-- START OF Data for this exercise --

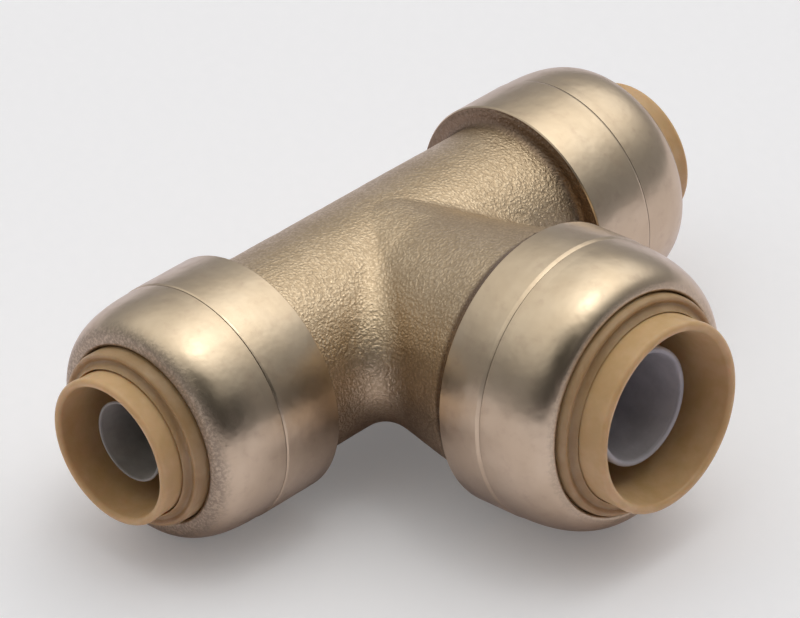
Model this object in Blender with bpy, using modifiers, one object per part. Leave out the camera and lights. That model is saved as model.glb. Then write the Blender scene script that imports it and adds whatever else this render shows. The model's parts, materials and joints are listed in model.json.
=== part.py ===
"""A brass push to connect reducing tee: one cast body and three ports of seven loose pieces each.

The run lies along X and the branch points along -Y. Each port is built along its own local +Z,
measured from the crossing of the axes, and then turned to face out of the tee.
"""

import bmesh
import bpy
from math import cos, pi, radians, sin
from mathutils import Matrix, Vector

MM = 0.001
SEGMENTS = 32           # facets round every turned piece
MERGE_DISTANCE = 0.00001
SHARP_EDGE = radians(35)

# Clearances in millimetres.
TUBE_GAP = 0.15         # between a tube and the bores it slides through
RING_GAP = 0.2          # between two rings, one inside the other
SLIDE_GAP = 0.15        # between the collar and the retainer's bore
NECK_GAP = 0.13         # between the retainer's neck and the cap's opening
CAP_GAP = 0.12          # between the spigot and the cap pressed over it
STACK_GAP = 0.15        # between the pieces stacked up in the bell
FACE_GAP = 0.1          # between two pieces that bear on each other end to end

# Driving sizes in millimetres. Lengths along a port are measured from the crossing of the axes.
RUN = {
    "tube_radius": 6.35,
    "waterway_radius": 4.0,
    "tube_stop": 14.2,
    "bell_radius": 12.15,
    "bell_start": 18.4,
    "seam": 25.3,
    "opening": 32.45,
    "opening_radius": 9.0,
    "nose_power": 2.6,
    "seat_radius": 8.8,
    "seal_section": 2.3,
    "ring_bore_radius": 9.65,
    "tooth_root_radius": 8.2,
    "tooth_tip_radius": 6.15,
    "tooth_count": 12,
    "spigot_radius": 10.75,
    "retainer_crest": 33.63,
    "retainer_face": 34.5,
    "retainer_bevel": 0.35,
    "collar_radius": 7.25,
    "rim": 36.6,
    "rim_radius": 7.46,
    "mouth_radius": 6.63,
    "liner_end": 33.96,
    "liner_radius": 4.1,
    "liner_bore_radius": 3.5,
    "liner_foot_radius": 6.15,
}
BRANCH = {
    "tube_radius": 7.94,
    "waterway_radius": 5.0,
    "tube_stop": 11.6,
    "bell_radius": 14.0,
    "bell_start": 20.7,
    "seam": 25.75,
    "opening": 32.75,
    "opening_radius": 11.0,
    "nose_power": 2.25,
    "seat_radius": 10.7,
    "seal_section": 2.6,
    "ring_bore_radius": 11.55,
    "tooth_root_radius": 10.0,
    "tooth_tip_radius": 7.75,
    "tooth_count": 16,
    "spigot_radius": 12.45,
    "retainer_crest": 33.4,
    "retainer_face": 34.2,
    "retainer_bevel": 0.2,
    "collar_radius": 9.25,
    "rim": 36.95,
    "rim_radius": 9.44,
    "mouth_radius": 8.45,
    "liner_end": 33.55,
    "liner_radius": 5.88,
    "liner_bore_radius": 4.9,
    "liner_foot_radius": 7.75,
}
PORTS = {"left": RUN, "right": RUN, "branch": BRANCH}

CAST_RADIUS = 10.2           # the run between its bells
BRANCH_ROOT_RADIUS = 10.35   # the branch where it leaves the run
BRANCH_FLARE_RADIUS = 13.3   # the branch where it meets its bell
BRANCH_STEP_CHAMFER = 0.5
SHOULDER_FILLET = 0.9        # at the foot of the rough shoulder behind a run bell
SEAM_CHAMFER = 0.25
SEAM_GAP = 0.12
CAP_STEP = 0.08              # the cap is this much smaller than the bell
NOSE_STEPS = 8

# Places along a port that follow from its seam.
SEAT_BACK = 5.6              # foot of the seal's seat, behind the seam
RING_STEP_BACK = 0.55        # step that the grab ring stands on
SPIGOT_LENGTH = 4.0          # the part of the body that the cap covers
CAP_STRAIGHT = 4.85          # straight inner wall of the cap
LIP_DEPTH = 0.85             # straight wall of the cap's opening
BARB_FRONT = 3.65            # front of the collar's barb, when the collar is fully out
BARB_HEIGHT = 0.65
BARB_LENGTH = 0.8
COLLAR_FOOT = 1.45           # inner end of the collar, when the collar is fully out
COLLAR_FOOT_BEVEL = 0.25
BEAD_WIDTH = 0.6             # the retainer's rounded outer edge
COLLAR_FLARE = 0.9           # length of the collar's flare behind its rim
RIM_BEVEL = 0.12
TEETH_THICKNESS = 0.4
TOOTH_SLOPE = 0.69           # axial fall of a tooth for each millimetre inwards
TOOTH_GAP_ANGLE = radians(6)
TOOTH_ROOT_RIM = 0.25        # whole metal left inside the rim at the foot of each slit
SLIT_OVERRUN = 0.5           # how far the slit cutters pass the metal
PROTECTOR_BORE_GAP = 0.25
PROTECTOR_DISH = 0.5         # clearance between the teeth and the dished front below them
SEAL_SQUEEZE = 0.15          # how much smaller than the tube the free seal is inside
SEAL_STEPS = 10
LINER_FOOT_THICKNESS = 1.2
LINER_BEVEL = 0.15
BORE_OVERRUN = 1.0

# The origin is the centre of the whole object's box, so the run stands off it along Y.
RUN_AXIS_Y = (BRANCH["rim"] - RUN["bell_radius"]) / 2
TEE_CENTRE = Vector((0.0, RUN_AXIS_Y, 0.0)) * MM

OUTWARD = {
    "left": Matrix(((0, 0, -1), (0, 1, 0), (1, 0, 0))),
    "right": Matrix(((0, 0, 1), (0, -1, 0), (1, 0, 0))),
    "branch": Matrix(((1, 0, 0), (0, 0, -1), (0, 1, 0))),
}


def clear_scene():
    for obj in list(bpy.data.objects):
        bpy.data.objects.remove(obj)


def new_collection(name):
    collection = bpy.data.collections.new(name)
    bpy.context.scene.collection.children.link(collection)
    return collection


def material(name, colour, roughness, metallic):
    result = bpy.data.materials.new(name)
    result.use_nodes = True
    shader = result.node_tree.nodes["Principled BSDF"]
    shader.inputs["Base Color"].default_value = (*colour, 1.0)
    shader.inputs["Roughness"].default_value = roughness
    shader.inputs["Metallic"].default_value = metallic
    result.diffuse_color = (*colour, 1.0)
    return result


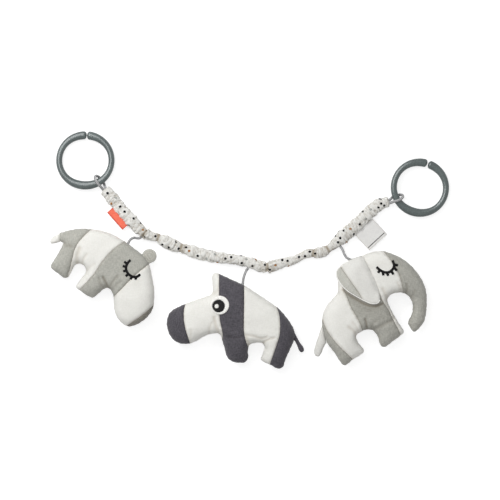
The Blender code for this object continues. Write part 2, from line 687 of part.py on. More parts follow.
class Toy:
    """The whole toy: its joint frames and its pieces."""

    def __init__(self):
        self.parts = bpy.data.collections.new("pram_toy")
        bpy.context.scene.collection.children.link(self.parts)
        self.frames = {}
        self.empties = {}
        self.finishes = {key: material(*finish) for key, finish in FINISHES.items()}

    def joint(self, name, place, axis, parent):
        """A frame on a joint, whose local Z is the joint's axis."""
        turn = axis.normalized().to_track_quat("Z", "Y").to_matrix().to_4x4()
        world = Matrix.Translation(place) @ turn
        empty = bpy.data.objects.new("joint_" + name, None)
        empty.empty_display_size = CORD_DIAMETER
        self.parts.objects.link(empty)
        if parent:
            empty.parent = self.empties[parent]
            empty.matrix_basis = self.frames[parent].inverted() @ world
        else:
            empty.matrix_basis = world
        self.frames[name] = world
        self.empties[name] = empty

    def add(self, piece, body, finish):
        """Gives a piece its finish and hangs it on its body's joint."""
        bpy.context.scene.collection.objects.unlink(piece)
        self.parts.objects.link(piece)
        piece.data.transform(self.frames[body].inverted())
        piece.parent = self.empties[body]
        piece.data.materials.clear()
        piece.data.materials.append(self.finishes[finish])
        piece.data.shade_smooth()
        piece.data.set_sharp_from_angle(angle=SMOOTH_ANGLE)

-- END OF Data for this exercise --

Task objective: Look over the listing above. Pick out and copy every line that includes "else".

Response to the task:
Model this object in Blender with bpy, using modifiers, one object per part. Leave out the camera and lights. That model is saved as model.glb. Then write the Blender scene script that imports it and adds whatever else this render shows. The model's parts, materials and joints are listed in model.json.
        else:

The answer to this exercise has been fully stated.